___ Given data

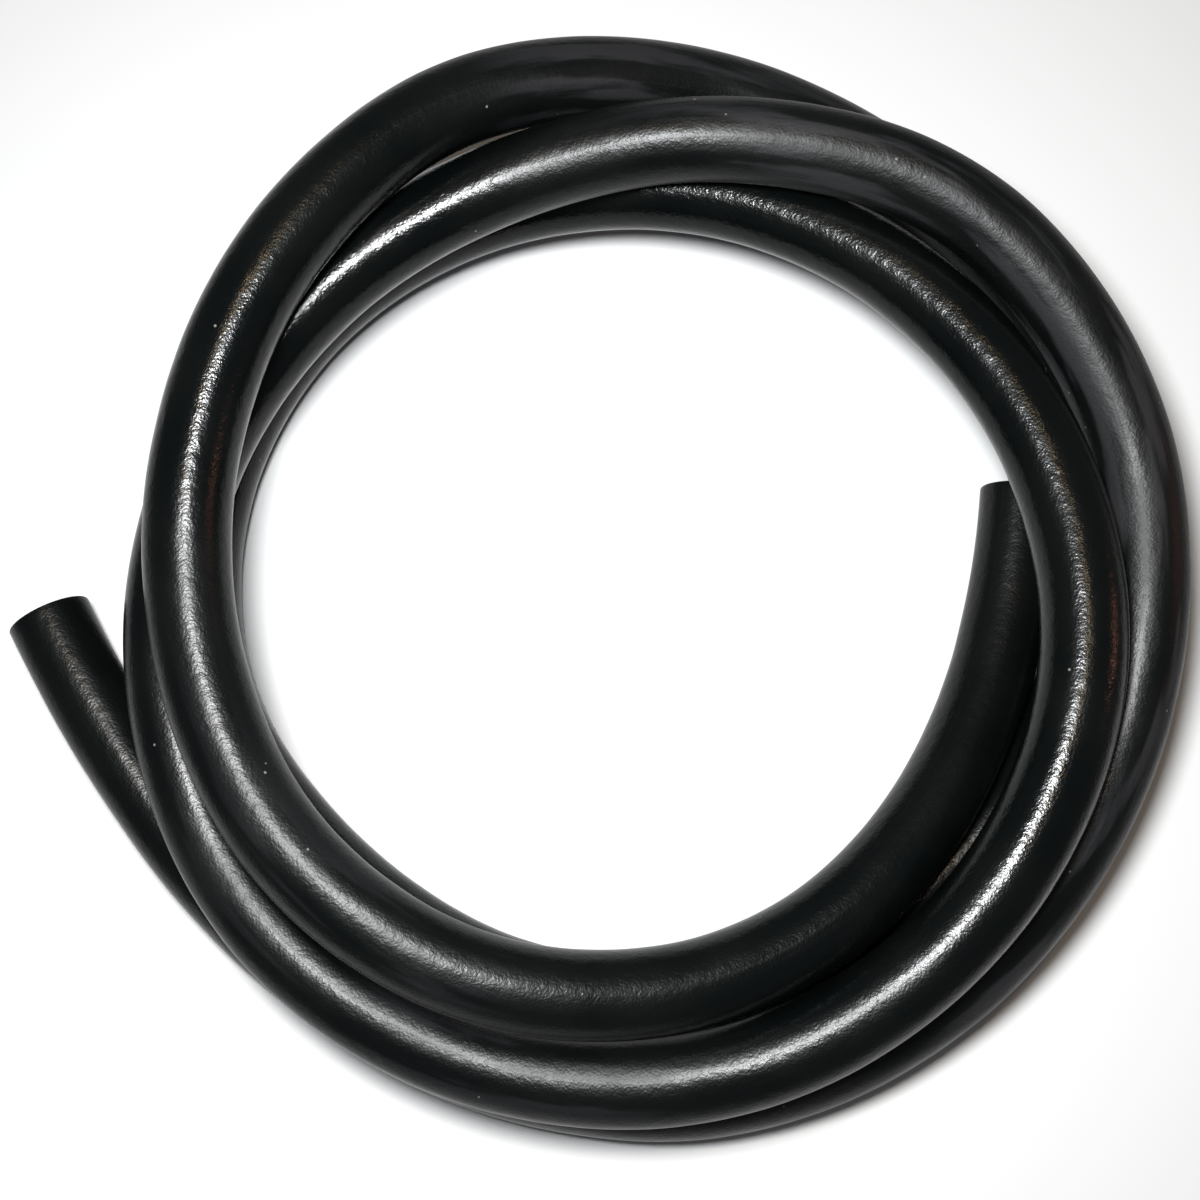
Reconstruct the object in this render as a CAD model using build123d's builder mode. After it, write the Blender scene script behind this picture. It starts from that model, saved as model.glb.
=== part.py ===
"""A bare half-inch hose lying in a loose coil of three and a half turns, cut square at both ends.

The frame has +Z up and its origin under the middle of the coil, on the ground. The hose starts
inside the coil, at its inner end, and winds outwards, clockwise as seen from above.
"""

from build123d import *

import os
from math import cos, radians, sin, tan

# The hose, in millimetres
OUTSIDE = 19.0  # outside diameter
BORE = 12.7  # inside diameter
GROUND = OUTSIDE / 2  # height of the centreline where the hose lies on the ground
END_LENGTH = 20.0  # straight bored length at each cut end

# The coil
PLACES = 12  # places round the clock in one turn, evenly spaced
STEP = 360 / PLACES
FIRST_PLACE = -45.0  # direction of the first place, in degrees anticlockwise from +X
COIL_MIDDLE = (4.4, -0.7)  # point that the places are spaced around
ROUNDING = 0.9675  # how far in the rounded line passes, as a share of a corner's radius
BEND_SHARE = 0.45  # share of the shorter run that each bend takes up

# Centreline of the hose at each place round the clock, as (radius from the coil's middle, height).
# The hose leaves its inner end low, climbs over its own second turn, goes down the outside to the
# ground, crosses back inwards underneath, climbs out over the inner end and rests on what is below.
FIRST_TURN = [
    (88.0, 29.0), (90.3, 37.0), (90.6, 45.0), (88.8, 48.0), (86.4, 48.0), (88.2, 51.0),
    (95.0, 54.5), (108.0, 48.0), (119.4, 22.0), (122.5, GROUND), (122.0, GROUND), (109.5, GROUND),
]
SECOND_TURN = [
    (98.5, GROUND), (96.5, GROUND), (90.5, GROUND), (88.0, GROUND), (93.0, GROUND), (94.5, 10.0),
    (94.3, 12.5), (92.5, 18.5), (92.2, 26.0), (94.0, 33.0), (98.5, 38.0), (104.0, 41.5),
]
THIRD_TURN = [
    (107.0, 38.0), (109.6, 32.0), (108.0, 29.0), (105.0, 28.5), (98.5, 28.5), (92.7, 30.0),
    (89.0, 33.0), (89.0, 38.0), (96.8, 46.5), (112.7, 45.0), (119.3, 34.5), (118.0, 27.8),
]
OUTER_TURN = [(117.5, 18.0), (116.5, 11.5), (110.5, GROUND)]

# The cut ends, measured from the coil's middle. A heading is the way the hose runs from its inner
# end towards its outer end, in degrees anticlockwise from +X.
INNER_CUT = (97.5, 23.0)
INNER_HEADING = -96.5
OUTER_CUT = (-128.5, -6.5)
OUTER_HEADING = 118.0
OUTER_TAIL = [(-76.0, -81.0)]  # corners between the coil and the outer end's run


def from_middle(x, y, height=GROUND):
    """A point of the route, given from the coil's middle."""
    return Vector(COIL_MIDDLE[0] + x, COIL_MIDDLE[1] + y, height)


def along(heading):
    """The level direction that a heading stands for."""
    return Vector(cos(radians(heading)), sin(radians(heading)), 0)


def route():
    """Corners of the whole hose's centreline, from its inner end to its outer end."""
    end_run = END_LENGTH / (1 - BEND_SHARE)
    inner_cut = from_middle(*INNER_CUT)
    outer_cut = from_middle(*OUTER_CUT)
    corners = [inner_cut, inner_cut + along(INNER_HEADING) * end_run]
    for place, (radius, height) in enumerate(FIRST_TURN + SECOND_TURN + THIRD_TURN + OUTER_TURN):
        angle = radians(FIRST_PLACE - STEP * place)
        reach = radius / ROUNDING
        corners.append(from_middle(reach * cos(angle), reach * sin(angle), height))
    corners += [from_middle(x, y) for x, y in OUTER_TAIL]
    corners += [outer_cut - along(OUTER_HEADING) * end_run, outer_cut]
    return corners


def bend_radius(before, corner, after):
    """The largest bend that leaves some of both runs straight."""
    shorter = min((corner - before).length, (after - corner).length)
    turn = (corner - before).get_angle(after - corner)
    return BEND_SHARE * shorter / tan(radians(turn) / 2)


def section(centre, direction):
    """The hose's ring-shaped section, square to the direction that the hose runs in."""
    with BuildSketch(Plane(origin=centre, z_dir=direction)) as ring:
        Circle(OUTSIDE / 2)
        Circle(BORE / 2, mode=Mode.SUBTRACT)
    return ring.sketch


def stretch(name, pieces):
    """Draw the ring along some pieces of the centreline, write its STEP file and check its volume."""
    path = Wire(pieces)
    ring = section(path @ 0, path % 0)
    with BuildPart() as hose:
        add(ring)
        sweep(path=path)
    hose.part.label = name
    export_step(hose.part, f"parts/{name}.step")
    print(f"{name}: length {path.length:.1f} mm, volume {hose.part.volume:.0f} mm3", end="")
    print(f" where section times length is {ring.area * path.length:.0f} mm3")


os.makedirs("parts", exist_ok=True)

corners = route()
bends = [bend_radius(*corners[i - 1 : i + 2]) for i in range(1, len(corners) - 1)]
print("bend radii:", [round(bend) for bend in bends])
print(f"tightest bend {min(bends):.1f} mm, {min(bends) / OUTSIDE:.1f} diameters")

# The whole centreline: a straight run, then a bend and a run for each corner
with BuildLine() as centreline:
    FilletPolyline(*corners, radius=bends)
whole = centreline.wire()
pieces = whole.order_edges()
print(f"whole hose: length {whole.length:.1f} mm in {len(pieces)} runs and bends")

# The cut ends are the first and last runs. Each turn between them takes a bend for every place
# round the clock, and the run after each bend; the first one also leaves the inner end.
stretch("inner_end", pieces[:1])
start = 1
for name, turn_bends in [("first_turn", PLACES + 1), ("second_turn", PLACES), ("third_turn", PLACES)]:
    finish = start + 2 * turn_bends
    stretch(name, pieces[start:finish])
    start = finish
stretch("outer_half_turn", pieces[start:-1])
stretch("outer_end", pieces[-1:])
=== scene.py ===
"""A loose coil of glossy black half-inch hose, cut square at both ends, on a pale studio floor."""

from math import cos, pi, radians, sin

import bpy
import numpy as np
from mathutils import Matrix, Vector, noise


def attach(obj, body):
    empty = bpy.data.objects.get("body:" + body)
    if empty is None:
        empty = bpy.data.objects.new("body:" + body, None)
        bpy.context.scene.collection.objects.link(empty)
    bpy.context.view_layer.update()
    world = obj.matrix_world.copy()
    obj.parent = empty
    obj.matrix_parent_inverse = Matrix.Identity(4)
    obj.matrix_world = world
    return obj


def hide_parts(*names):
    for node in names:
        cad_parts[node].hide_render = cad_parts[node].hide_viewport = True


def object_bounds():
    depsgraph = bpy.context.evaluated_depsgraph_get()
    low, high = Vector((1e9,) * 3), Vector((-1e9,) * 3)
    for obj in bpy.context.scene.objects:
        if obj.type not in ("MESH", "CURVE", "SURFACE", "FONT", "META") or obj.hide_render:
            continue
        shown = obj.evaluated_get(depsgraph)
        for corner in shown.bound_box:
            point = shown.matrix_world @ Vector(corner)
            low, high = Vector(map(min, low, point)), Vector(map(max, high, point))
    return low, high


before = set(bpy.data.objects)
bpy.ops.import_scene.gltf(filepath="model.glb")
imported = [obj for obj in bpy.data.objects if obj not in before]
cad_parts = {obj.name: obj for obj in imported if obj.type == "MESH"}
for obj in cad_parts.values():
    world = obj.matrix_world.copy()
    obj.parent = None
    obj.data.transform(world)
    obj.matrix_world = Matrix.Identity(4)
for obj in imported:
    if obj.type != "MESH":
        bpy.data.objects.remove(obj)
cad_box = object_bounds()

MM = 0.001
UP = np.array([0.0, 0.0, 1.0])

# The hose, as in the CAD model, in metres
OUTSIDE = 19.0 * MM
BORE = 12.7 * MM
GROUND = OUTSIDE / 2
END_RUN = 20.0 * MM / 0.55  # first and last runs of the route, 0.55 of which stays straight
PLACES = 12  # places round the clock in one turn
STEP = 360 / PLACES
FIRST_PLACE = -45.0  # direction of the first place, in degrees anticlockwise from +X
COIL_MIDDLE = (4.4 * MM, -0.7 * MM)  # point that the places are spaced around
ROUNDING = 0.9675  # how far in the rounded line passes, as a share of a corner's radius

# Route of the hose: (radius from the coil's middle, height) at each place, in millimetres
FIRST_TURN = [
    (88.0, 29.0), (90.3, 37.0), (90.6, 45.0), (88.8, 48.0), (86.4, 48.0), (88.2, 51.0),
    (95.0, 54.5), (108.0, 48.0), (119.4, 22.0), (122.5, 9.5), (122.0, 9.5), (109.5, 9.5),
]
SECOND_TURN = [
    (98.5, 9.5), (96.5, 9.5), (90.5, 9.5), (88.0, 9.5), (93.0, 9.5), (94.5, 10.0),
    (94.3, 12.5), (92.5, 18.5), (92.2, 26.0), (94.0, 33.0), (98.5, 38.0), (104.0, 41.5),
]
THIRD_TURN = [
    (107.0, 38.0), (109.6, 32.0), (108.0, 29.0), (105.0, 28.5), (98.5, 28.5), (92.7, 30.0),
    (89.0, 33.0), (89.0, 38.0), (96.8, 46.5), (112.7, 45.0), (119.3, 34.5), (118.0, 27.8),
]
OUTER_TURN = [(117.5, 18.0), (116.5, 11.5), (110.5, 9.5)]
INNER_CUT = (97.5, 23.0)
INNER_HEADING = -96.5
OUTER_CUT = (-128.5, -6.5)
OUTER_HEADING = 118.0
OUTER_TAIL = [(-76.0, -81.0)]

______
___ Given data

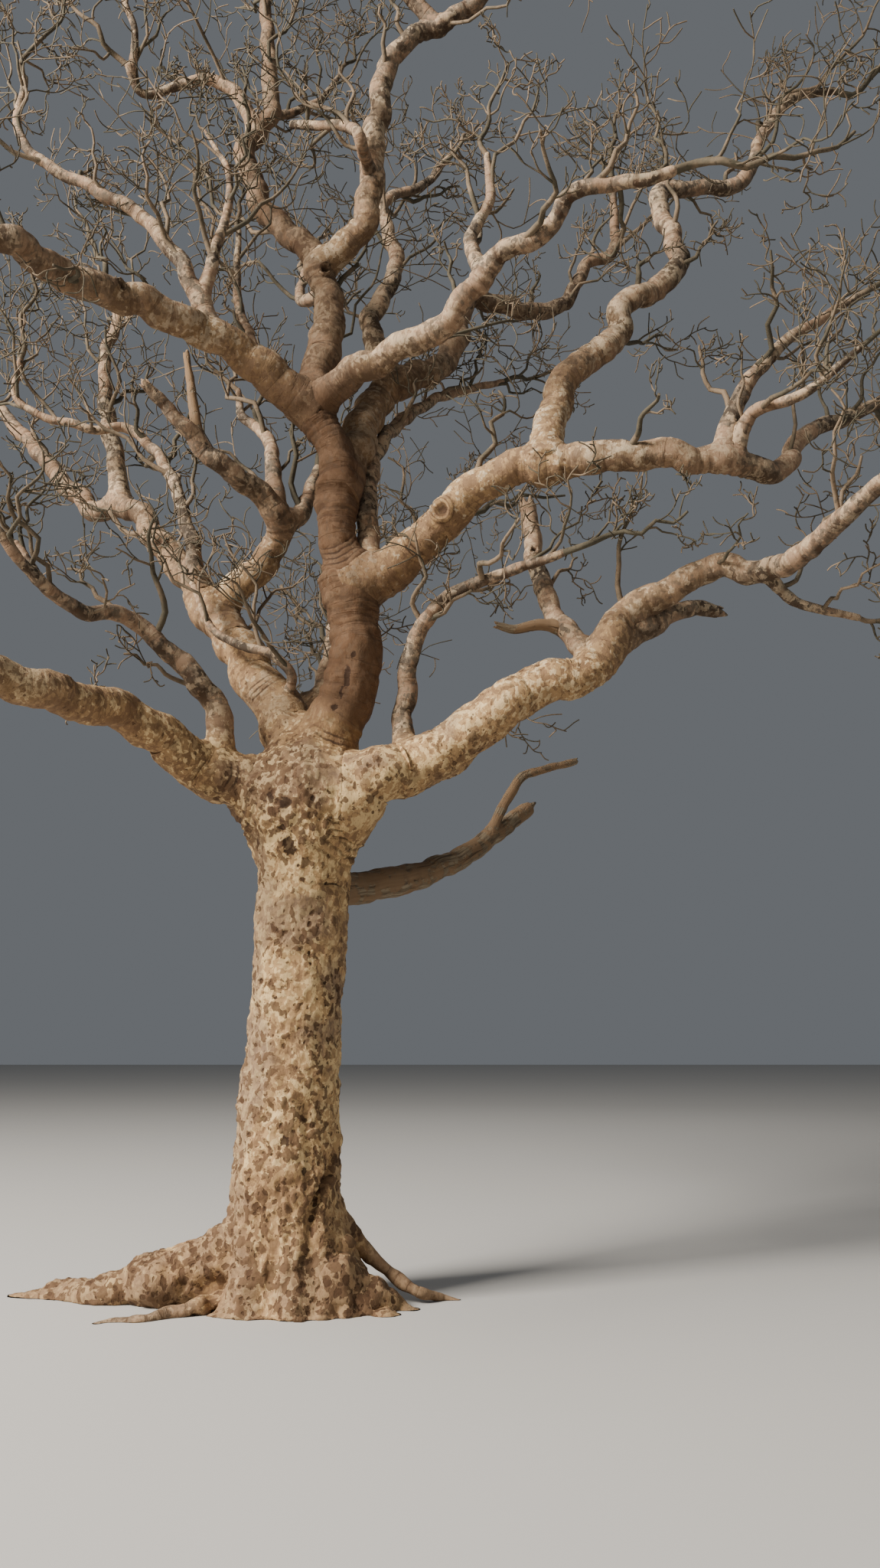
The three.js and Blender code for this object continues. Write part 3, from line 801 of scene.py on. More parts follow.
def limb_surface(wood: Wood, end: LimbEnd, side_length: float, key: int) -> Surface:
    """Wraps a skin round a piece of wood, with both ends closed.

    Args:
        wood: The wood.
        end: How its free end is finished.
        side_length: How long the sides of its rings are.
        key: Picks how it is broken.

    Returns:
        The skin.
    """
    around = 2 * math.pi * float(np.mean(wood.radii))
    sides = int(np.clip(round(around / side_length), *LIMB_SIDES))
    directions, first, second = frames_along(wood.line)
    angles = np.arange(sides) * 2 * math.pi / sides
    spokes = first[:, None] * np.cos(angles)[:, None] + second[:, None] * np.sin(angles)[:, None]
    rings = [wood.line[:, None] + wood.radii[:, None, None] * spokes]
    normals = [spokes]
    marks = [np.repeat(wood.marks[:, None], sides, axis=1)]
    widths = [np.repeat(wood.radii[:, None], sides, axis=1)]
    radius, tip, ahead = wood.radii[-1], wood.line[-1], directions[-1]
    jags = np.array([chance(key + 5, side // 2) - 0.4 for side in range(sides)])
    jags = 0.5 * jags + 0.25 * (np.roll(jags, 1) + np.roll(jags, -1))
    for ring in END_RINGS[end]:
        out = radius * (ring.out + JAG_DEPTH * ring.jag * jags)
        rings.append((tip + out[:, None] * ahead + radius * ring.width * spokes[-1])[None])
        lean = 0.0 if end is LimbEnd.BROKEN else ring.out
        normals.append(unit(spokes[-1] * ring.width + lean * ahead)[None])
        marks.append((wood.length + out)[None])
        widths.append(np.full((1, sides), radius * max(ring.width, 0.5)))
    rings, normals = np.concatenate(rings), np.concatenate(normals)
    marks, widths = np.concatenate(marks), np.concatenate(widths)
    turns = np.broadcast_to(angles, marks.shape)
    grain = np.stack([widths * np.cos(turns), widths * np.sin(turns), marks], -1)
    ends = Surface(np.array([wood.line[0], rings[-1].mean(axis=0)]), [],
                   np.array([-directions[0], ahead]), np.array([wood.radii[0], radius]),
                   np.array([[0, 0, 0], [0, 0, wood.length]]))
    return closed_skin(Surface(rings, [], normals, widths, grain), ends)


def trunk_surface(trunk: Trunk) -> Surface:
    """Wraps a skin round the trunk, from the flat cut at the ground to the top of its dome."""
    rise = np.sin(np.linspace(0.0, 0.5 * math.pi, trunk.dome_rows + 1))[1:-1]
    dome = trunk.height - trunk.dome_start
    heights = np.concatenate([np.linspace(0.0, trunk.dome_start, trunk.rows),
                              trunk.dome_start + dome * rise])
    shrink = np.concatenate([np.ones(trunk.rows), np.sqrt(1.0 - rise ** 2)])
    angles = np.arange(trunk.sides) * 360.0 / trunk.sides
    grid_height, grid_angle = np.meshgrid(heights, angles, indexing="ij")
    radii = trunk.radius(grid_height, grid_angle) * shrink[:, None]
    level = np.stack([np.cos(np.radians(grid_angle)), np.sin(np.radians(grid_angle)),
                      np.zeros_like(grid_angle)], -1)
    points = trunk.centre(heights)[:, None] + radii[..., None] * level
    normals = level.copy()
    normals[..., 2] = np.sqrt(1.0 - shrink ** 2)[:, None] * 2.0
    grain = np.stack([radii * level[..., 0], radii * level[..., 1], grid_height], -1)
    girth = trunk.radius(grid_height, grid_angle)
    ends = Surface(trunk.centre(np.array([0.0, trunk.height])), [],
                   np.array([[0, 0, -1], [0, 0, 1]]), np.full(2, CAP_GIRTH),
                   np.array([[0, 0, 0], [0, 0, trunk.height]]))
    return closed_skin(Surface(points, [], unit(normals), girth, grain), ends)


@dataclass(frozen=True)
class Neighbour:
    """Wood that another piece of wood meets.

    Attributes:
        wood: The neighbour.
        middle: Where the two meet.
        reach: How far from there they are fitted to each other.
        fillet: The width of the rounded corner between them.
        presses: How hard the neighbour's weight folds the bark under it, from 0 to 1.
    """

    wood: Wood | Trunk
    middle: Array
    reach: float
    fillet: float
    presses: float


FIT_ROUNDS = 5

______

Copy out only the lines above from the one with "# The cut ends are" to the one with "if empty is", inclusive, exactly as they stand.

# The cut ends are the first and last runs. Each turn between them takes a bend for every place
# round the clock, and the run after each bend; the first one also leaves the inner end.
stretch("inner_end", pieces[:1])
start = 1
for name, turn_bends in [("first_turn", PLACES + 1), ("second_turn", PLACES), ("third_turn", PLACES)]:
    finish = start + 2 * turn_bends
    stretch(name, pieces[start:finish])
    start = finish
stretch("outer_half_turn", pieces[start:-1])
stretch("outer_end", pieces[-1:])
=== scene.py ===
"""A loose coil of glossy black half-inch hose, cut square at both ends, on a pale studio floor."""

from math import cos, pi, radians, sin

import bpy
import numpy as np
from mathutils import Matrix, Vector, noise


def attach(obj, body):
    empty = bpy.data.objects.get("body:" + body)
    if empty is None:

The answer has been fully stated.